At first glance, this chapter can seem rather disjointed, especially with the Abraham’s covenant with Abimelech occurring at the end. However, I believe the overall message of this chapter is that God is faithful. Isaac’s birth displays God’s faithfulness to keep His promise, even if doing so requires the working of the impossible. God’s provision for Hagar and Ishmael in the wilderness is a sign of His faithfulness to do what He has spoken. God’s faithfulness is also revealed in Abraham’s treaty with Abimelech, emphasizing that Abimelech would not become an enemy of Abraham later.

Read verses 1-7 and discuss the following.

  • After waiting for twenty-five years, the LORD finally blesses Abraham and Sarah with a child in their old age, just like He promised. What does the birth of Isaac teach us about the character and attributes of God?

Read verses 8-14 and discuss the following.

  • Isaac’s birth quickly causes a tension to grow between Sarah and Hagar.
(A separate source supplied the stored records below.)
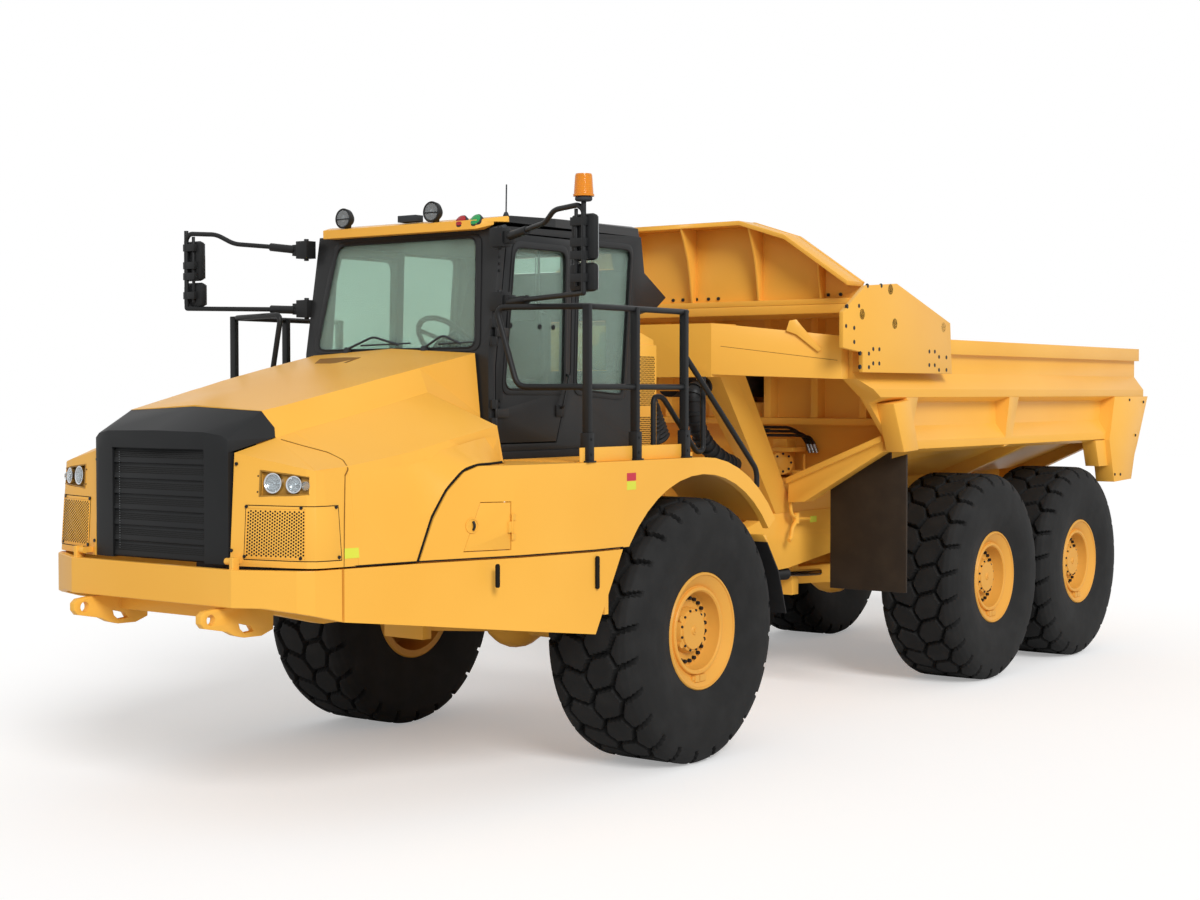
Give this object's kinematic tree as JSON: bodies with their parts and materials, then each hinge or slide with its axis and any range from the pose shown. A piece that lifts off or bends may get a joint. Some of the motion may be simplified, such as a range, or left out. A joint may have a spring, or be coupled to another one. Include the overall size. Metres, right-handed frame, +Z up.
{
  "type": "articulated dump truck",
  "caption": "Six-wheel articulated dump truck: cab tractor and hitch, and a trailer whose load body is emptied by a sliding ejector blade and a drop tailgate.",
  "frame": {"origin": "centre of the footprint, on the ground", "axes": "+Z up, the truck faces -Y, +X is its left side"},
  "size_m": [3.8, 11.95, 4],
  "materials": {
    "yellow_paint": "semi-gloss",
    "rim_paint": "semi-gloss",
    "black_paint": "satin",
    "tyre_rubber": "matt",
    "flap_rubber": "matt",
    "tinted_glass": "clear tint",
    "hard_chrome": "polished",
    "cast_iron": "as cast, primed",
    "cab_trim": "grained"
  },
  "bodies": {
    "tractor": {"tractor_frame": "yellow_paint", "front_axle": "cast_iron", "engine": "cast_iron", "bumper": "yellow_paint", "fender_left": "yellow_paint", "fender_right": "yellow_paint", "cab_shell": "black_paint", "cab_roof": "yellow_paint", "windscreen": "tinted_glass", "side_glass_left": "tinted_glass", "side_glass_right": "tinted_glass", "seat": "cab_trim", "dashboard": "cab_trim", "handrail_left": "black_paint", "handrail_right": "black_paint", "cooler_box": "yellow_paint", "mirror_left": "black_paint", "mirror_right": "black_paint"},
    "hood": {"hood": "yellow_paint", "grille_surround": "black_paint", "grille": "black_paint"},
    "cab_door": {"cab_door": "black_paint", "door_glass": "tinted_glass"},
    "service_door": {"service_door": "yellow_paint"},
    "hitch": {"hitch_head": "yellow_paint"},
    "trailer": {"trailer_frame": "yellow_paint", "front_portal": "yellow_paint", "mid_axle": "cast_iron", "rear_axle": "cast_iron", "body_floor": "yellow_paint", "body_side_left": "yellow_paint", "body_side_right": "yellow_paint", "splash_flap_left": "flap_rubber", "splash_flap_right": "flap_rubber", "ram_barrel": "black_paint"},
    "ejector": {"ejector_blade": "yellow_paint", "ejector_guard": "yellow_paint", "carriage_left": "yellow_paint", "carriage_right": "yellow_paint", "ram_rod": "hard_chrome"},
    "ram_sleeve_1": {"ram_sleeve_1": "hard_chrome"},
    "ram_sleeve_2": {"ram_sleeve_2": "hard_chrome"},
    "tailgate": {"tailgate": "yellow_paint"},
    "steer_barrel_left": {"steer_barrel_left": "black_paint"},
    "steer_barrel_right": {"steer_barrel_right": "black_paint"},
    "steer_rod_left": {"steer_rod_left": "hard_chrome"},
    "steer_rod_right": {"steer_rod_right": "hard_chrome"},
    "wheel_front_left": {"tyre_front_left": "tyre_rubber", "rim_front_left": "rim_paint"},
    "wheel_front_right": {"tyre_front_right": "tyre_rubber", "rim_front_right": "rim_paint"},
    "wheel_mid_left": {"tyre_mid_left": "tyre_rubber", "rim_mid_left": "rim_paint"},
    "wheel_mid_right": {"tyre_mid_right": "tyre_rubber", "rim_mid_right": "rim_paint"},
    "wheel_rear_left": {"tyre_rear_left": "tyre_rubber", "rim_rear_left": "rim_paint"},
    "wheel_rear_right": {"tyre_rear_right": "tyre_rubber", "rim_rear_right": "rim_paint"}
  },
  "joints": [
    {"name": "articulation", "type": "hinge", "parent": "tractor", "child": "hitch", "pos_m": [0, -0.917, 1.15], "axis": [0, 0, 1], "range_deg": [-45, 45]},
    {"name": "oscillation", "type": "hinge", "parent": "hitch", "child": "trailer", "pos_m": [0, -0.917, 1.15], "axis": [0, 1, 0], "range_deg": [-10, 10]},
    {"name": "hood_tilt", "type": "hinge", "parent": "tractor", "child": "hood", "pos_m": [0, -5.82, 1.61], "axis": [1, 0, 0], "range_deg": [0, 60]},
    {"name": "cab_door_swing", "type": "hinge", "parent": "tractor", "child": "cab_door", "pos_m": [0.864, -3.641, 2.7], "axis": [0, 0, -1], "range_deg": [0, 60]},
    {"name": "service_door_swing", "type": "hinge", "parent": "tractor", "child": "service_door", "pos_m": [1.54117, -4.301, 1.76], "axis": [0, 0, 1], "range_deg": [0, 100]},
    {"name": "tailgate_swing", "type": "hinge", "parent": "trailer", "child": "tailgate", "pos_m": [0, 5.455, 1.83], "axis": [-1, 0, 0], "range_deg": [0, 60]},
    {"name": "ejector_slide", "type": "slide", "parent": "trailer", "child": "ejector", "axis": [0, 1, 0], "range_m": [0, 3.9]},
    {"name": "ram_sleeve_1_slide", "type": "slide", "parent": "trailer", "child": "ram_sleeve_1", "axis": [0, 1, 0], "range_m": [0, 1.3]},
    {"name": "ram_sleeve_2_slide", "type": "slide", "parent": "trailer", "child": "ram_sleeve_2", "axis": [0, 1, 0], "range_m": [0, 2.6]},
    {"name": "steer_barrel_left_swing", "type": "hinge", "parent": "tractor", "child": "steer_barrel_left", "pos_m": [0.62, -2.075, 1.1], "axis": [0, 0, 1], "range_deg": [-13, 13]},
    {"name": "steer_rod_left_slide", "type": "slide", "parent": "steer_barrel_left", "child": "steer_rod_left", "axis": [-0.0725, 0.9974, 0], "range_m": [-0.42, 0.42]},
    {"name": "steer_barrel_right_swing", "type": "hinge", "parent": "tractor", "child": "steer_barrel_right", "pos_m": [-0.62, -2.075, 1.1], "axis": [0, 0, 1], "range_deg": [-13, 13]},
    {"name": "steer_rod_right_slide", "type": "slide", "parent": "steer_barrel_right", "child": "steer_rod_right", "axis": [0.0725, 0.9974, 0], "range_m": [-0.42, 0.42]},
    {"name": "wheel_front_left_spin", "type": "hinge", "parent": "tractor", "child": "wheel_front_left", "pos_m": [1.3435, -2.375, 0.928], "axis": [1, 0, 0], "continuous": true},
    {"name": "wheel_front_right_spin", "type": "hinge", "parent": "tractor", "child": "wheel_front_right", "pos_m": [-1.3435, -2.375, 0.928], "axis": [1, 0, 0], "continuous": true},
    {"name": "wheel_mid_left_spin", "type": "hinge", "parent": "trailer", "child": "wheel_mid_left", "pos_m": [1.3435, 2.39, 0.928], "axis": [1, 0, 0], "continuous": true},
    {"name": "wheel_mid_right_spin", "type": "hinge", "parent": "trailer", "child": "wheel_mid_right", "pos_m": [-1.3435, 2.39, 0.928], "axis": [1, 0, 0], "continuous": true},
    {"name": "wheel_rear_left_spin", "type": "hinge", "parent": "trailer", "child": "wheel_rear_left", "pos_m": [1.3435, 4.356, 0.928], "axis": [1, 0, 0], "continuous": true},
    {"name": "wheel_rear_right_spin", "type": "hinge", "parent": "trailer", "child": "wheel_rear_right", "pos_m": [-1.3435, 4.356, 0.928], "axis": [1, 0, 0], "continuous": true}
  ],
  "couplings": [
    {"joint": "ram_sleeve_1_slide", "follows": "ejector_slide", "ratio": 0.33333},
    {"joint": "ram_sleeve_2_slide", "follows": "ejector_slide", "ratio": 0.66667},
    {"joint": "steer_barrel_left_swing", "follows": "articulation", "ratio": 0.2748},
    {"joint": "steer_barrel_right_swing", "follows": "articulation", "ratio": 0.2748},
    {"joint": "steer_rod_left_slide", "follows": "articulation", "m_per_rad": 0.5236},
    {"joint": "steer_rod_right_slide", "follows": "articulation", "m_per_rad": -0.5236}
  ]
}
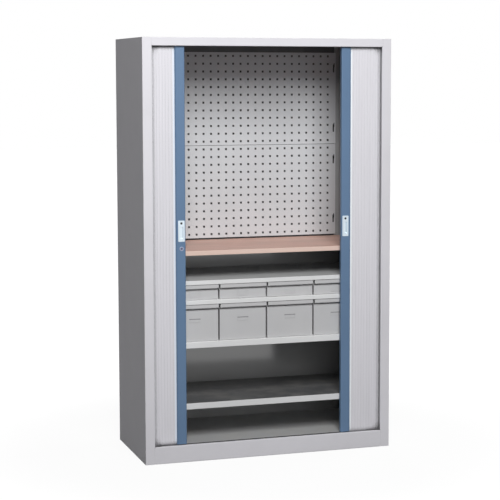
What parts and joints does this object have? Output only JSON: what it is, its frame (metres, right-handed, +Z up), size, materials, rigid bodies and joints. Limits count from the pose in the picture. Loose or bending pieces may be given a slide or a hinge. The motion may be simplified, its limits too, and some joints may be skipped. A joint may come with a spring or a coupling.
{
  "type": "tambour cabinet",
  "caption": "Tall steel workshop cabinet with sliding tambour doors, perforated tool panels over a wooden worktop, a rack of pull-out steel bins and an open shelf.",
  "frame": {"origin": "centre of the footprint on the floor", "axes": "+X to the right as seen from the front, +Y to the back, +Z up"},
  "size_m": [1.2, 0.55, 1.95],
  "materials": {
    "casing_grey": "fine textured powder coat, light grey",
    "shelf_grey": "fine textured powder coat, light grey",
    "panel_grey": "smooth powder coat, light grey",
    "bin_grey": "fine textured powder coat, mid grey",
    "curtain_grey": "satin extruded plastic, light grey",
    "post_blue": "satin powder coat, grey blue",
    "beech": "oiled beech, glued up in strips",
    "track_metal": "mill finish extrusion",
    "pull_metal": "satin plated",
    "zinc": "zinc plated",
    "black_steel": "black, dull",
    "black_plastic": "black moulded nylon",
    "buffer_rubber": "dull black rubber"
  },
  "bodies": {
    "cabinet": {"side_panel_left": "casing_grey", "side_panel_right": "casing_grey", "roof_panel": "casing_grey", "back_panel": "casing_grey", "base_tray": "casing_grey", "plinth_rail": "casing_grey", "floor_panel": "casing_grey", "pocket_lining_left": "casing_grey", "pocket_lining_right": "casing_grey", "track_top_left": "track_metal", "track_top_right": "track_metal", "track_bottom_left": "track_metal", "track_bottom_right": "track_metal", "track_buffers": "buffer_rubber", "perforated_panel_upper": "panel_grey", "perforated_panel_lower": "panel_grey", "panel_hooks": "black_steel", "worktop": "beech", "worktop_bearers": "shelf_grey", "lower_shelf": "shelf_grey", "bin_shelf": "shelf_grey", "rack_middle": "shelf_grey", "rack_top": "shelf_grey", "rack_cheeks": "shelf_grey", "shelf_clips": "zinc", "bin_upper_1": "bin_grey", "bin_upper_4": "bin_grey", "bin_lower_1": "bin_grey", "bin_lower_4": "bin_grey", "labels_outer_bins": "bin_grey", "side_slats_left": "curtain_grey", "side_slats_right": "curtain_grey"},
    "left_door": {"lead_post_left": "post_blue", "post_glides_left": "black_plastic", "front_slats_left": "curtain_grey", "pull_left": "pull_metal", "pull_screw_left": "black_steel", "lock_barrel": "pull_metal"},
    "left_tail": {"tail_slat_left": "curtain_grey"},
    "right_door": {"lead_post_right": "post_blue", "post_glides_right": "black_plastic", "front_slats_right": "curtain_grey", "pull_right": "pull_metal", "pull_screw_right": "black_steel", "strike_plate": "zinc"},
    "right_tail": {"tail_slat_right": "curtain_grey"},
    "lock": {"lock_core": "black_steel", "lock_bolt": "zinc"},
    "upper_bin_2": {"bin_upper_2": "bin_grey", "label_upper_2": "bin_grey"},
    "upper_bin_3": {"bin_upper_3": "bin_grey", "label_upper_3": "bin_grey"},
    "lower_bin_2": {"bin_lower_2": "bin_grey", "label_lower_2": "bin_grey"},
    "lower_bin_3": {"bin_lower_3": "bin_grey", "label_lower_3": "bin_grey"}
  },
  "joints": [
    {"name": "left_door_slide", "type": "slide", "parent": "cabinet", "child": "left_door", "axis": [-1, 0, 0], "range_m": [-0.4, 0], "deforming": ["side_slats_left"]},
    {"name": "left_tail_slide", "type": "slide", "parent": "cabinet", "child": "left_tail", "axis": [0, 1, 0], "range_m": [-0.4, 0], "deforming": ["side_slats_left"]},
    {"name": "right_door_slide", "type": "slide", "parent": "cabinet", "child": "right_door", "axis": [1, 0, 0], "range_m": [-0.358, 0.042], "deforming": ["side_slats_right"]},
    {"name": "right_tail_slide", "type": "slide", "parent": "cabinet", "child": "right_tail", "axis": [0, 1, 0], "range_m": [-0.358, 0.042], "deforming": ["side_slats_right"]},
    {"name": "upper_bin_2_slide", "type": "slide", "parent": "cabinet", "child": "upper_bin_2", "axis": [0, -1, 0], "range_m": [0, 0.3]},
    {"name": "upper_bin_3_slide", "type": "slide", "parent": "cabinet", "child": "upper_bin_3", "axis": [0, -1, 0], "range_m": [0, 0.3]},
    {"name": "lower_bin_2_slide", "type": "slide", "parent": "cabinet", "child": "lower_bin_2", "axis": [0, -1, 0], "range_m": [0, 0.3]},
    {"name": "lower_bin_3_slide", "type": "slide", "parent": "cabinet", "child": "lower_bin_3", "axis": [0, -1, 0], "range_m": [0, 0.3]},
    {"name": "lock_turn", "type": "hinge", "parent": "left_door", "child": "lock", "pos_m": [-0.42, -0.258, 0.991], "axis": [0, -1, 0], "range_deg": [0, 90]}
  ],
  "couplings": [
    {"joint": "left_tail_slide", "follows": "left_door_slide", "ratio": 1},
    {"joint": "right_tail_slide", "follows": "right_door_slide", "ratio": 1}
  ]
}
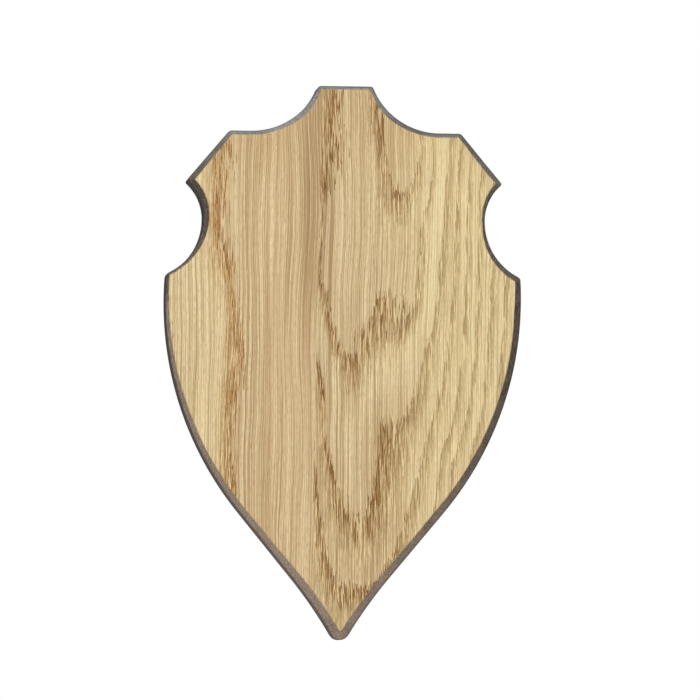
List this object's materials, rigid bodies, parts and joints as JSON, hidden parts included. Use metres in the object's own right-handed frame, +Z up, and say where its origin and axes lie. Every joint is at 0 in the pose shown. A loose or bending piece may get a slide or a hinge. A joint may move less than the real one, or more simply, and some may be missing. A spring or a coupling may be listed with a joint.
{
  "type": "wooden trophy shield",
  "caption": "Shield-shaped oak wall plaque of edge-glued staves with a dark-stained bevelled edge, hung by a swinging wire ring on its back.",
  "frame": {"origin": "where the wall hook carries the ring, on the centre line, in the plane of the wall that the felt discs touch", "axes": "+Z up, the front face looks along -Y, +Y into the wall, +X to the right as seen from the front"},
  "size_m": [0.1352, 0.0215, 0.21],
  "materials": {
    "oak": "light oak with a thin matt oil, the bevel and the edge stained dark grey-brown",
    "zinc_steel": "bright zinc plate",
    "ring_steel": "bright zinc-plated wire",
    "screw_steel": "zinc-plated screw",
    "felt": "pressed brown felt"
  },
  "bodies": {
    "plaque": {"stave_left": "oak", "stave_right": "oak", "hanger_strap": "zinc_steel", "hanger_screw": "screw_steel", "felt_disc_left": "felt", "felt_disc_right": "felt", "felt_disc_bottom": "felt"},
    "ring": {"hanger_ring": "ring_steel"}
  },
  "joints": [
    {"name": "ring_swing", "type": "hinge", "parent": "plaque", "child": "ring", "pos_m": [0, -0.00185, -0.0175], "axis": [1, 0, 0], "range_deg": [0, 180]}
  ]
}
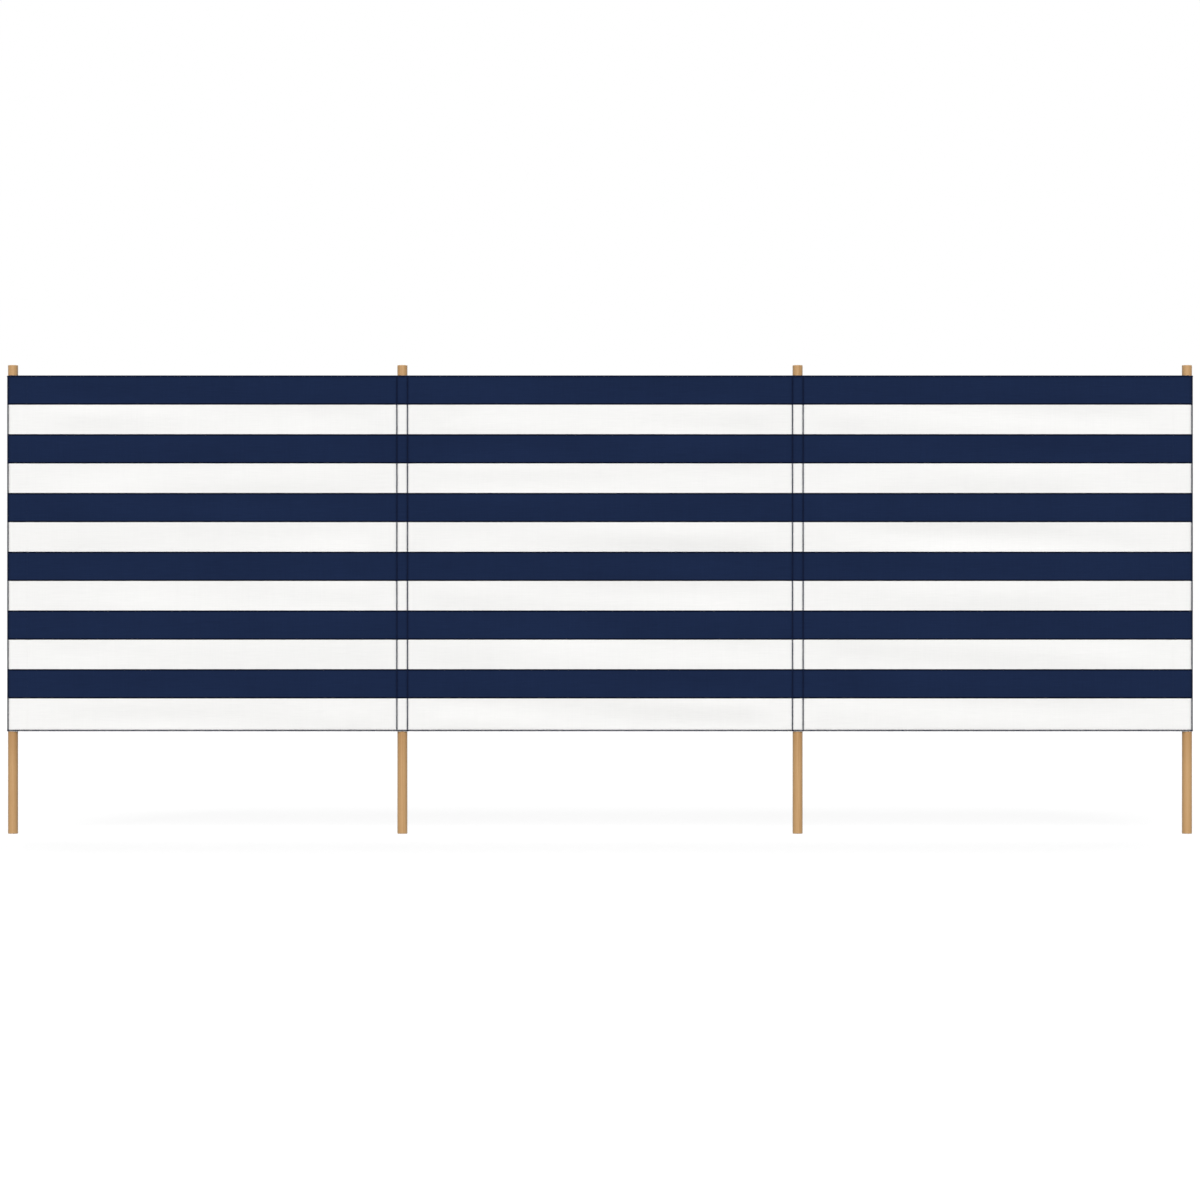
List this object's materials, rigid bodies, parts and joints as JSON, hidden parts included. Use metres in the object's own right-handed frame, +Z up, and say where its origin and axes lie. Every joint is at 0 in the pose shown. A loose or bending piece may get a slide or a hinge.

When Sarah finds Ishmael laughing (likely in mockery of Isaac), she demanded that Abraham cast out Hagar and Ishmael. In Galatians, Paul uses this account as an allegory. What is Paul’s point and its significance in Galatians 4:21-31?

Read verses 15-21 and discuss the following. 

  • In the desert, Hagar and Ishmael appear to be dying of thirst, but the LORD intervenes by showing them well of water. God renews his promise from chapter 16 to make Ishmael into a great nation. How does this act display the faithfulness of God?

Read verses 22-34 and discuss the following. 

  • Having seen in the previous chapter God’s blessing upon Abraham, Abimelech and his army commander desire to make a treaty with Abraham. What does this say about how outsiders perceived Abraham? Is this similar to how non-Christians should see us?


  • Like Abraham with Abimelech, consider how non-believers perceive your relationship with the LORD and in what ways they might declare, “God is with you.”
  • As with showing Hagar and Ishmael the well of water, recall times when God has provided for you and pray with gratitude.